▶ To do
Return exactly the lines that run from the beginning through the line containing "low_overhang = 300", both included, and no others.

════════════════════

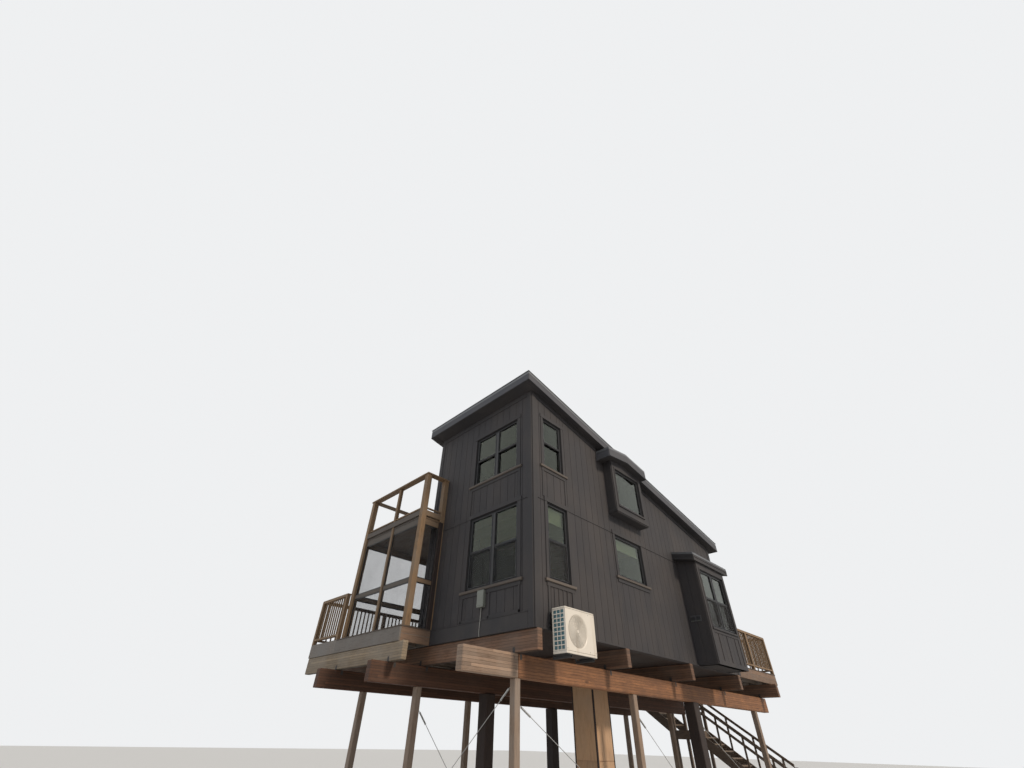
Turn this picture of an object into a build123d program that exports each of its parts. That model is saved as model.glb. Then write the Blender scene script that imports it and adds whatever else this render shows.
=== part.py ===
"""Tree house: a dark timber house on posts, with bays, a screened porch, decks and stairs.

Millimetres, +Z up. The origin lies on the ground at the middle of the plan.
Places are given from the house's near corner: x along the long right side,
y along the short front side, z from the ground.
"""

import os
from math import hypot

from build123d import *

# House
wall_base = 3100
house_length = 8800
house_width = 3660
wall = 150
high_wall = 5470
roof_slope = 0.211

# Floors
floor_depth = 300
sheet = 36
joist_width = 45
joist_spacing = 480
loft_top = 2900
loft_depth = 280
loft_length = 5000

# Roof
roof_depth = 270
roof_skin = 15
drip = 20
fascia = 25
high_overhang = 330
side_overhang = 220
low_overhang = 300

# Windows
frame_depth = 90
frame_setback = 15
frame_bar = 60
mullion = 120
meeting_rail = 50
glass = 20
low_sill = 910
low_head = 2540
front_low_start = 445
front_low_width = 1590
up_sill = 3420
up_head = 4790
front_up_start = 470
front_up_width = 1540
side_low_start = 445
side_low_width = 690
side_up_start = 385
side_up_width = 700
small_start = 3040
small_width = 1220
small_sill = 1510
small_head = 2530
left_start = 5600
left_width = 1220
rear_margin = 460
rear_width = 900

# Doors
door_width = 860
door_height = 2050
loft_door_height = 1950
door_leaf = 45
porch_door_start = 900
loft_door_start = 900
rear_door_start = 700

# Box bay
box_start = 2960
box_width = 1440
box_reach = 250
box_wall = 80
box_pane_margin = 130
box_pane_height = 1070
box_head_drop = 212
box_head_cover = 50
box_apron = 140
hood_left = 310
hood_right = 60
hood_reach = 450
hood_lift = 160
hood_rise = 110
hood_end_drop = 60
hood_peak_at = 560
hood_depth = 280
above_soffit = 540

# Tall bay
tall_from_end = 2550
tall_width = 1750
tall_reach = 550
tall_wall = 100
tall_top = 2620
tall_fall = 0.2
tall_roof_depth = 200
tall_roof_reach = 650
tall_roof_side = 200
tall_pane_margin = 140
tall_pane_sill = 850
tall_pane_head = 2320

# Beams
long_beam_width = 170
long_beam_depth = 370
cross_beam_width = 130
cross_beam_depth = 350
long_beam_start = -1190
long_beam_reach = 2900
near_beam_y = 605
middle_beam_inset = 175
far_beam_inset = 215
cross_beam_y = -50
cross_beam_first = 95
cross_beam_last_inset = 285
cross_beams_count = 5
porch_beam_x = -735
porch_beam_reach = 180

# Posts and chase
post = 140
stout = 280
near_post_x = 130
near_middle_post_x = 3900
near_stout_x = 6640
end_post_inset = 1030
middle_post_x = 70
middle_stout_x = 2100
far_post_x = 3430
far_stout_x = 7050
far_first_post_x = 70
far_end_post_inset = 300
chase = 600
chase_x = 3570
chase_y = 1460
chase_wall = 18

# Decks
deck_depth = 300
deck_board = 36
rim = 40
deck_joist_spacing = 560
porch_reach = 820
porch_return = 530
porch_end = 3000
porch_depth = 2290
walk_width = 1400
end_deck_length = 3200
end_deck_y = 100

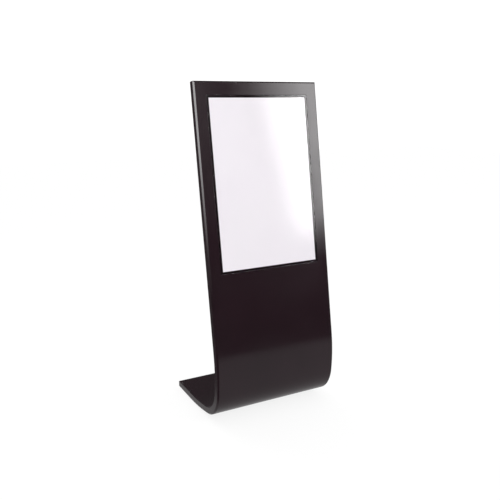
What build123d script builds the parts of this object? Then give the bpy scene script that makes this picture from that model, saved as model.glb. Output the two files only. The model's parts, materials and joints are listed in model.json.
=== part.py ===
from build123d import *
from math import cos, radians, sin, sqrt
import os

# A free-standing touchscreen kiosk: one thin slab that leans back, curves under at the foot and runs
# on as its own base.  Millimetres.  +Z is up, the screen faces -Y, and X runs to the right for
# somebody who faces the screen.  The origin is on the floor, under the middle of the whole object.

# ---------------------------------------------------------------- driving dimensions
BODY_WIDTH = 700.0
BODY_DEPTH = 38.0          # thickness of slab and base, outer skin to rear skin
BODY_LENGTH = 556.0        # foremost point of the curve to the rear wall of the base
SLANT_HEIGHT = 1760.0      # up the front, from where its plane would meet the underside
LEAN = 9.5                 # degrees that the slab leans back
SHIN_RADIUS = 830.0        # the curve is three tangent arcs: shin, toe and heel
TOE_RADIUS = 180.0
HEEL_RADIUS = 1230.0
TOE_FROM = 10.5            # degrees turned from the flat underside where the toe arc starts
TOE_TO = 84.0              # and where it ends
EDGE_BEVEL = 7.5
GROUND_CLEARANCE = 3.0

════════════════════

▶ Solution for this exercise
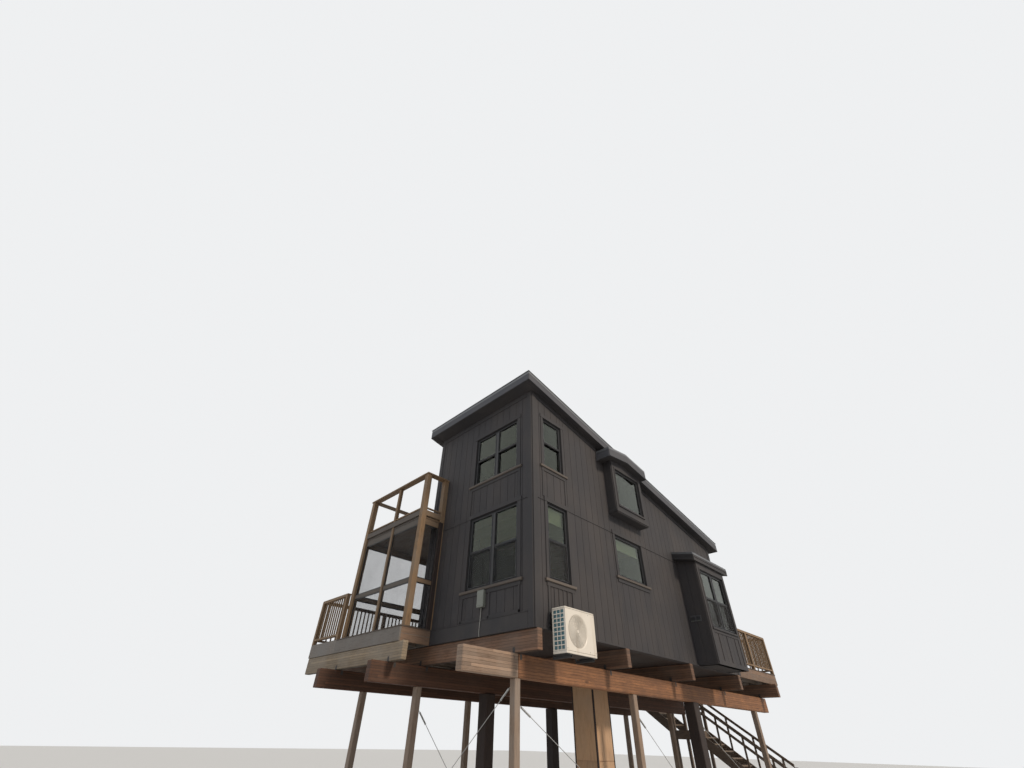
Turn this picture of an object into a build123d program that exports each of its parts. That model is saved as model.glb. Then write the Blender scene script that imports it and adds whatever else this render shows.
=== part.py ===
"""Tree house: a dark timber house on posts, with bays, a screened porch, decks and stairs.

Millimetres, +Z up. The origin lies on the ground at the middle of the plan.
Places are given from the house's near corner: x along the long right side,
y along the short front side, z from the ground.
"""

import os
from math import hypot

from build123d import *

# House
wall_base = 3100
house_length = 8800
house_width = 3660
wall = 150
high_wall = 5470
roof_slope = 0.211

# Floors
floor_depth = 300
sheet = 36
joist_width = 45
joist_spacing = 480
loft_top = 2900
loft_depth = 280
loft_length = 5000

# Roof
roof_depth = 270
roof_skin = 15
drip = 20
fascia = 25
high_overhang = 330
side_overhang = 220
low_overhang = 300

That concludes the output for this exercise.